AI Agents Arrived in 2025 — Here’s What Happened and the Challenges Ahead in 2026

AI Agents Arrived in 2025 — Here’s What Happened and the Challenges Ahead in 2026

The article explains that 2025 marked a decisive turning point for AI agents, transforming them from research concepts into widely used tools. Unlike earlier systems that only generated text, these new agents can interact with other software, use tools, call APIs, and act autonomously on behalf of users or organisations. This shift expanded how people engage with AI, pushing it beyond simple chat interactions into real‑world tasks within browsers, workflows, and everyday applications.

Several key milestones defined this transition. A major change was when companies developed standardised protocols that allowed large language models to connect with external systems and act independently, giving agents practical capabilities rather than theoretical ones. This evolution accelerated rapidly throughout 2025, with agents appearing in consumer products, workplace tools, and custom workflows, reshaping how humans work with and through AI rather than just about it.

However, the rise of AI agents also brought new risks and vulnerabilities. Because these systems can execute complex operations, they can unintentionally amplify existing security problems or be misused for harmful purposes. Concerns have grown about issues like job displacement and workplace surveillance, as well as sophisticated vulnerabilities such as hidden instructions in public spaces that cause agents to misbehave. These risks show that technical power must be balanced with strong safety practices and governance.
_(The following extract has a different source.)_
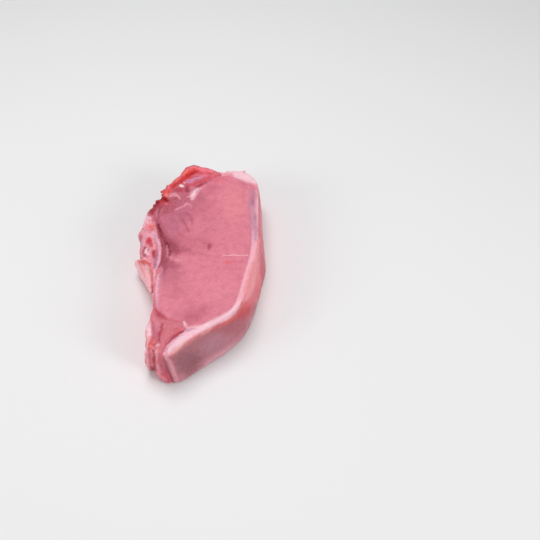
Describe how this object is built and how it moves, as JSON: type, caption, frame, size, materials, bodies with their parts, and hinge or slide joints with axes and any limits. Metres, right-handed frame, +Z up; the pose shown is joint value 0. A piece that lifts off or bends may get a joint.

Looking toward 2026, significant socio‑technical challenges remain. Expanding data centre infrastructure to support agents strains energy systems and local communities. Meanwhile, regulatory frameworks lag behind the pace of deployment, leaving unresolved questions about accountability, access, and appropriate limits. Addressing these challenges will require more than advances in models; it demands rigorous engineering, careful design, transparent documentation, and treating AI agents as integrated human‑AI systems rather than stand‑alone software components.